| Problem to solve |
Copy exactly the lines from the first line of the records below through the line containing "return np.concatenate([sewn, free, tail]), way", including both, and nothing else.

Scripts that build objects:
--- BEGIN ---

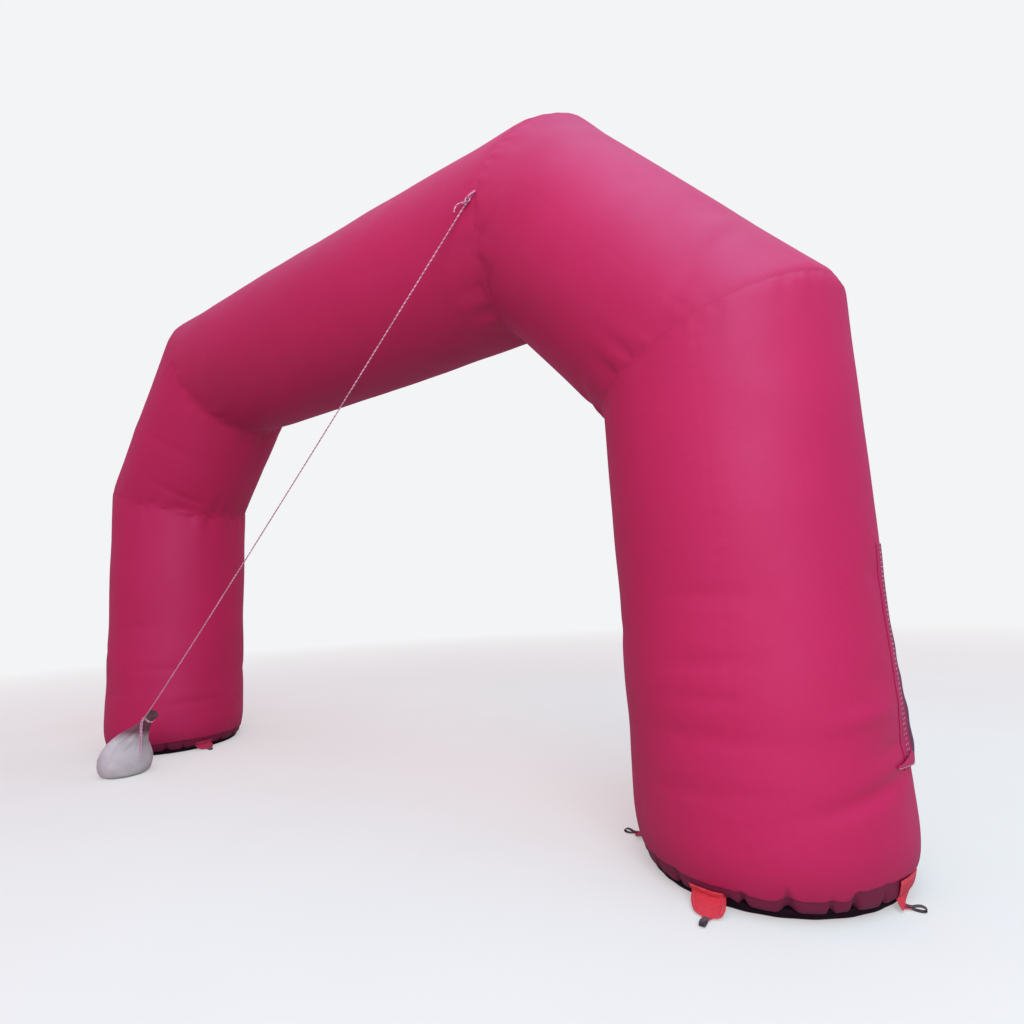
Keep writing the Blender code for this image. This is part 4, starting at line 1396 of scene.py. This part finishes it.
def tab_grid(tube, spec, look):
    """A tab from its top edge to its tip, with a soft fold down its middle.

    The sewn rows lie a little off the foot's skin. A free row is a blend of the lowest of them
    and the flat tip: it leaves the skin early and comes down late, and narrows by the tab's shape.
    """
    middle, top, low, *_ = spec
    tip, way, sideways = tab_frame(tube, spec)
    place = np.linspace(-1, 1, TAB_COLUMNS)
    turn = np.radians(middle + TAB_TURN * place)[None, :]
    angle = np.radians(np.linspace(top, low, TAB_SEWN_ROWS))[:, None] + 0 * turn
    turns = turn + 0 * angle
    sewn = foot_skin(tube, turns, angle, look, tucked=False) + TAB_LIFT * tube.side(turns)
    root = sewn[-1]
    if (root[-1] - root[0]) @ sideways < 0:
        sideways = -sideways
    share = np.linspace(0, 1, TAB_FREE_ROWS + 1)[1:]
    shares, halves = np.array(TAB_SHAPE).T
    half = np.interp(share, shares, halves)[:, None]
    flat = tip + (TAB_CLOTH / 2) * UP - TAB_TIP_FLAT * way
    end = flat + (half * place)[..., None] * sideways
    leave = (share**TAB_LEAVE)[:, None, None]
    settle = (share**TAB_SETTLE)[:, None, None]
    free = root + (end - root) * leave
    free = free + (end - free) * settle
    fold = 0.004 * bell(place - 0.15, 0.25) * np.sin(math.pi * share)[:, None]
    free = free + fold[..., None] * (0.6 * UP + 0.8 * way)
    last = tip + (TAB_CLOTH / 2) * UP + (TAB_TIP_HALF * place)[:, None] * sideways
    closing = np.linspace(0, 1, 6)[1:, None, None]
    tail = free[-1] + (last - free[-1]) * closing
    return np.concatenate([sewn, free, tail]), way


def grid_normals(grid, way):
    """Normals of a grid: the cross product of its two directions, turned to face a given way."""
    down = np.gradient(grid, axis=0)
    over = np.gradient(grid, axis=1)
    normal = unit(np.cross(down, over))
    facing = np.sign((normal @ (way + 0.6 * UP)))[..., None]
    return normal * np.where(facing == 0, 1, facing)


class ARCH_OT_tabs(bpy.types.Operator):
    """Make the anchor tabs with their stitched edges"""

    bl_idname = "arch.tabs"
    bl_label = "Anchor tabs"

    def execute(self, context):
        colours, look, _ = settings()
        coral = cloth_finish("coral cloth", colours.coral, colours.rose_shade, TAB_GLOSS)
        pink = cloth_finish("pink cloth", colours.pink, colours.rose_shade, TAB_GLOSS)
        sewing = finish_named("pale thread", thread, colours.thread)
        for side in ("left", "right"):
            tube = ARCH.tubes["leg_" + side]
            for spot, spec in TABS.items():
                cloth = pink if spot == "inner" else coral
                self.make(f"{side}_{spot}", tube, spec, cloth, sewing, look)
        return {"FINISHED"}

    @staticmethod
    def make(name, tube, spec, cloth, sewing, look):
        grid, way = tab_grid(tube, spec, look)
        wide = arc_lengths(grid[0])
        down = arc_lengths(grid[:, TAB_COLUMNS // 2])
        edge = np.abs(np.linspace(-1, 1, TAB_COLUMNS)) + 0 * down[:, None]
        # Painted shade in a band along each stitched side of the tab.
        marks = {"crease": 0.25 * bell(edge - 0.80, 0.05)}
        piece = sheet_piece("cloth_tab_" + name, grid, cloth, TAB_CLOTH, wide, down, marks)
        finish_piece(piece, "coral_tab", "tab_" + name)
        normals = grid_normals(grid, way)
        sides = [(slice(None), column) for column in (2, TAB_COLUMNS - 3)]
        bars = [(row, slice(1, -1)) for row in (1, 7)]
        stitches = []
        for spot in sides + bars:
            line = grid[spot] + TAB_CLOTH / 2 * normals[spot]
            stitches.append(stitch_row(line, normals[spot], *TAB_STITCH, look.stitch_radius))
        stitches_piece("tab_stitches_" + name, stitches, sewing, "coral_tab")


def strap(name, path, sideways, width, material):
    """A strap along a path: the path's points moved sideways over its width."""
    offsets = np.linspace(-width / 2, width / 2, STRAP_COLUMNS)
    grid = path[:, None] + offsets[:, None] * sideways
    return sheet_piece(name, grid, material, LOOP_THICK, offsets, arc_lengths(path))


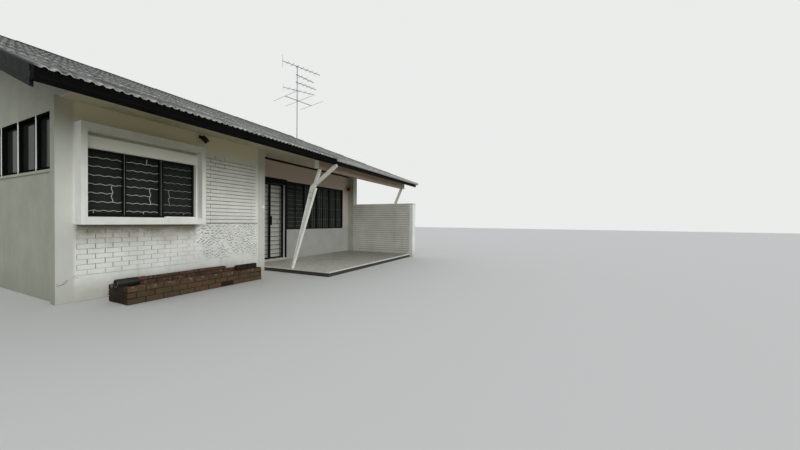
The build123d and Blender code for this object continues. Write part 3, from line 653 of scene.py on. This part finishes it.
def roof_sheets(facing, name, node):
    """Rows of overlapping corrugated sheets on one slope."""
    piece = Piece()
    width = ROOF_RIGHT - ROOF_LEFT
    total = round(width / (WAVE / WAVE_POINTS))
    step = width / total
    per_sheet = SHEET_WAVES * WAVE_POINTS
    rows = int(SLOPE_LENGTH / SHEET_ROW) + 1
    stripes = rng.normal(0.0, 0.20, total // WAVE_POINTS + 2)

    def add(corners, faces, *rest):
        piece.add(corners, [face[::-1] for face in faces] if facing > 0 else faces, *rest)

    for row in range(rows):
        own = rng.normal(0.0, 0.13, total // WAVE_POINTS + 2)
        start = row * SHEET_ROW - (SHEET_OVERHANG if row == 0 else 0.0)
        end = min((row + 1) * SHEET_ROW + SHEET_LAP, SLOPE_LENGTH)
        for first in range(0, total, per_sheet):
            last = min(first + per_sheet, total)
            tone = drawn_tone(0.5, 0.2)
            lift = rng.uniform(-0.0015, 0.0015)
            front = start + rng.uniform(-0.006, 0.006)
            corners, pans, tones = [], [], []
            for k in range(first, last + 1):
                wave_tone = tone + stripes[k // WAVE_POINTS] + own[k // WAVE_POINTS]
                phase = 2 * pi * k / WAVE_POINTS
                wave = -WAVE_DEPTH * cos(phase)
                pan = (0.5 + 0.5 * cos(phase)) ** 0.5
                x = ROOF_LEFT + k * step
                top = wave + lift + SHEET_THICK
                hang = PORCH_DROP if row == 0 and facing < 0 and x > X_PORCH else 0.0
                places = (
                    (front + 0.06, top - SHEET_THICK - 0.001 - hang),
                    (front, top - SHEET_THICK + 0.004 - hang),
                    (front, top + 0.005),
                    (front + 0.20, top),
                    (0.5 * (front + end), top - 0.5 * SHEET_THICK),
                    (end, wave + lift),
                )
                corners += [on_slope(x, along, height, facing) for along, height in places]
                # the first corner, tucked under the sheet's end, is marked deepest and dark: a
                # painted shadow under the lap
                pans += [1.0, 0.0, 0.0, pan, pan, pan]
                tones += [0.2, 1.0, 1.0] + [float(min(1.0, max(0.0, wave_tone)))] * 3
            across, faces = len(places), []
            for i, j in product(range(last - first), range(across - 1)):
                a, b = across * i + j, across * (i + 1) + j
                faces.append([a, b, b + 1, a + 1])
            add(corners, faces, 0, tones, pans)
            # the cut end of the sheet, second of the faces along each wave line
            piece.slots[-len(faces) + 1::across - 1] = [3] * (last - first)
    # the timbers and boards closed in under the sheets
    under = []
    for x in (ROOF_LEFT, ROOF_RIGHT):
        under.append(on_slope(x, 0.0, -0.016, facing))
        under.append(on_slope(x, SLOPE_LENGTH, -0.016, facing))
        under.append((x, 0.0, RIDGE_TOP - ROOF_THICK))
        under.append((x, EAVE_Y if facing < 0 else -EAVE_Y, EAVE_TOP - ROOF_THICK))
    faces = [[0, 1, 5, 4], [1, 2, 6, 5], [2, 3, 7, 6], [3, 0, 4, 7], [0, 3, 2, 1], [4, 5, 6, 7]]
    piece.add(under, faces, 1, 0.2, [1.0] * 8)
    # fixing bolts on the crests above the timbers
    for row, place in product(range(rows), BOLT_ROWS):
        along = row * SHEET_ROW + place
        if along > SLOPE_LENGTH - 0.2:
            continue
        for crest in range(2, int(total / WAVE_POINTS), 3):
            x = ROOF_LEFT + (crest + 0.5) * WAVE_POINTS * step
            corners = [
                on_slope(x + radius * c, along + radius * s, height, facing)
                for (height, radius), (c, s) in product(BOLT_RINGS, circle(BOLT_SIDES))
            ]
            add(corners, ring_faces(len(corners), BOLT_SIDES, foot=False), 2)
    materials = [paint["roof_sheet"], paint["verge_paint"], paint["aerial_metal"], sheet_end]
    piece.make(name, materials, replaces=(node,), slot="roof_sheet")


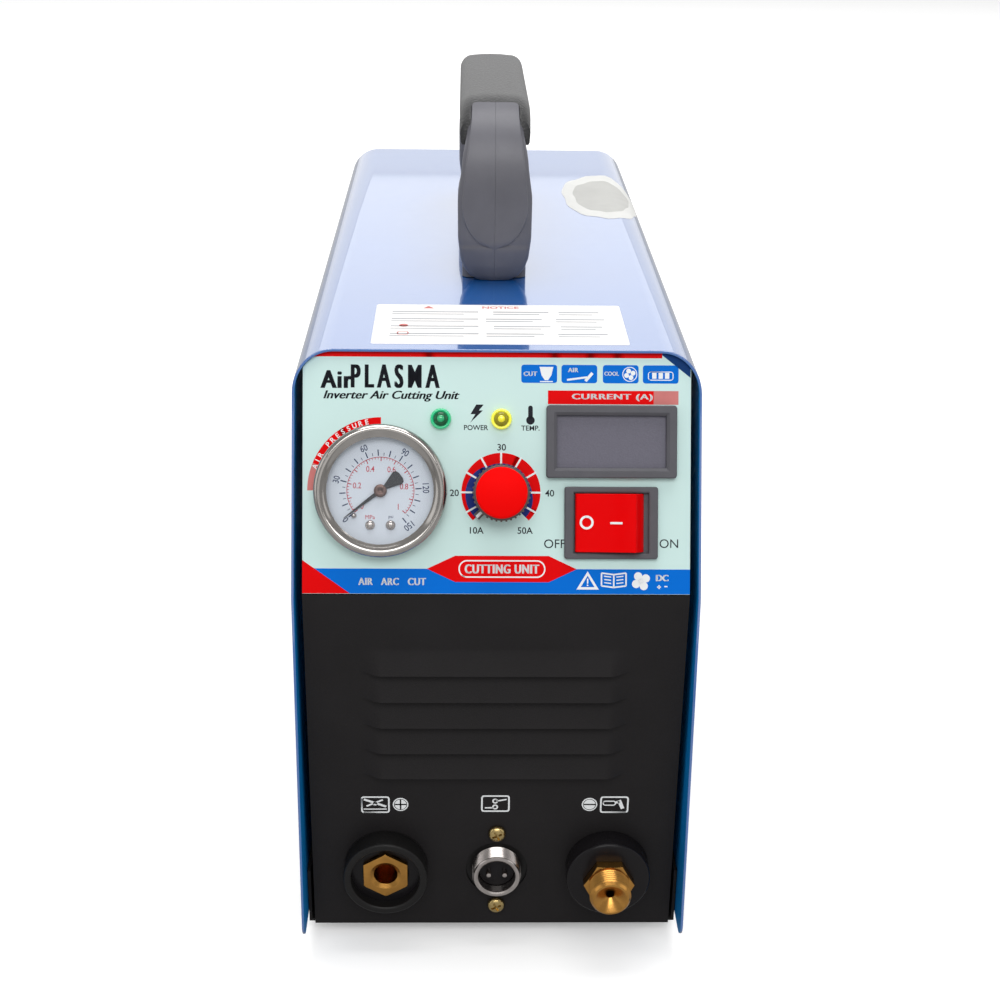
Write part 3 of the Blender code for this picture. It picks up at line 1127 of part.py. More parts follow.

--- END ---

| Task result |
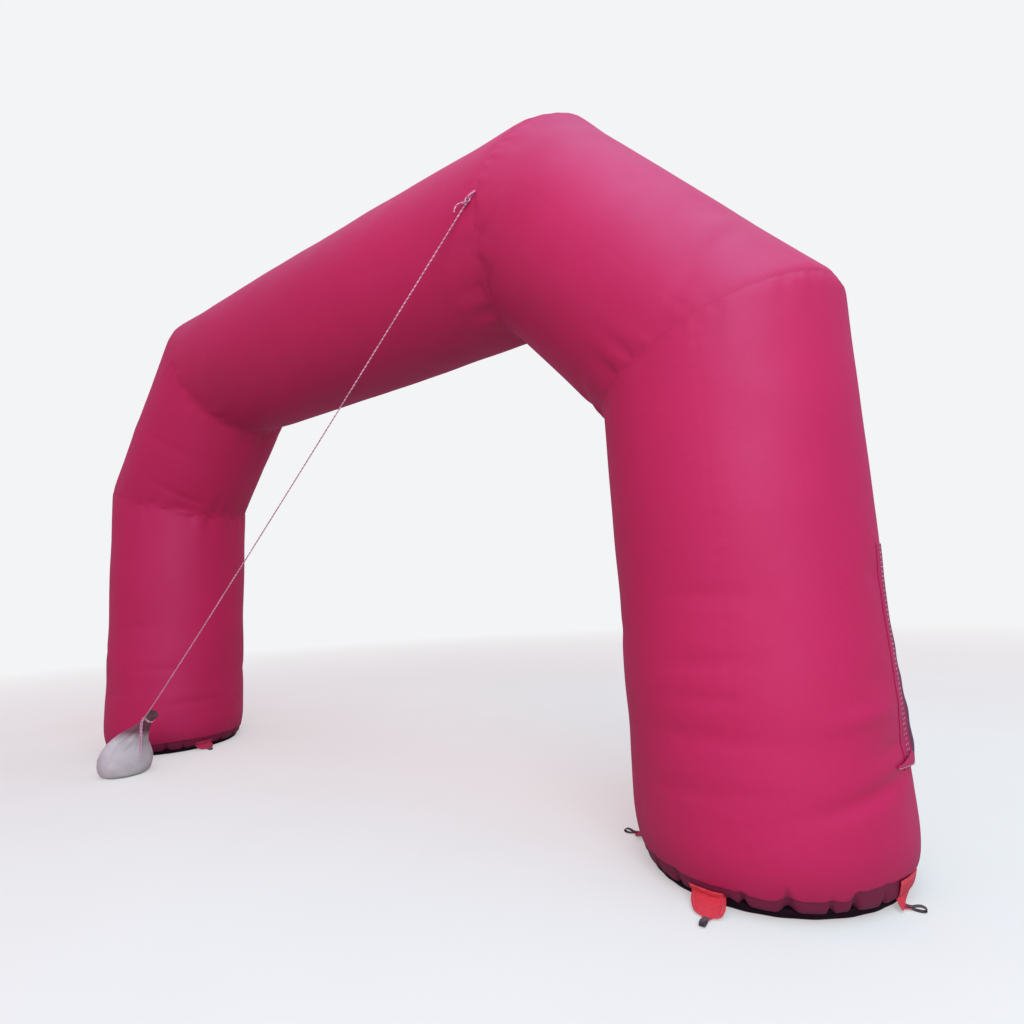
Keep writing the Blender code for this image. This is part 4, starting at line 1396 of scene.py. This part finishes it.
def tab_grid(tube, spec, look):
    """A tab from its top edge to its tip, with a soft fold down its middle.

    The sewn rows lie a little off the foot's skin. A free row is a blend of the lowest of them
    and the flat tip: it leaves the skin early and comes down late, and narrows by the tab's shape.
    """
    middle, top, low, *_ = spec
    tip, way, sideways = tab_frame(tube, spec)
    place = np.linspace(-1, 1, TAB_COLUMNS)
    turn = np.radians(middle + TAB_TURN * place)[None, :]
    angle = np.radians(np.linspace(top, low, TAB_SEWN_ROWS))[:, None] + 0 * turn
    turns = turn + 0 * angle
    sewn = foot_skin(tube, turns, angle, look, tucked=False) + TAB_LIFT * tube.side(turns)
    root = sewn[-1]
    if (root[-1] - root[0]) @ sideways < 0:
        sideways = -sideways
    share = np.linspace(0, 1, TAB_FREE_ROWS + 1)[1:]
    shares, halves = np.array(TAB_SHAPE).T
    half = np.interp(share, shares, halves)[:, None]
    flat = tip + (TAB_CLOTH / 2) * UP - TAB_TIP_FLAT * way
    end = flat + (half * place)[..., None] * sideways
    leave = (share**TAB_LEAVE)[:, None, None]
    settle = (share**TAB_SETTLE)[:, None, None]
    free = root + (end - root) * leave
    free = free + (end - free) * settle
    fold = 0.004 * bell(place - 0.15, 0.25) * np.sin(math.pi * share)[:, None]
    free = free + fold[..., None] * (0.6 * UP + 0.8 * way)
    last = tip + (TAB_CLOTH / 2) * UP + (TAB_TIP_HALF * place)[:, None] * sideways
    closing = np.linspace(0, 1, 6)[1:, None, None]
    tail = free[-1] + (last - free[-1]) * closing
    return np.concatenate([sewn, free, tail]), way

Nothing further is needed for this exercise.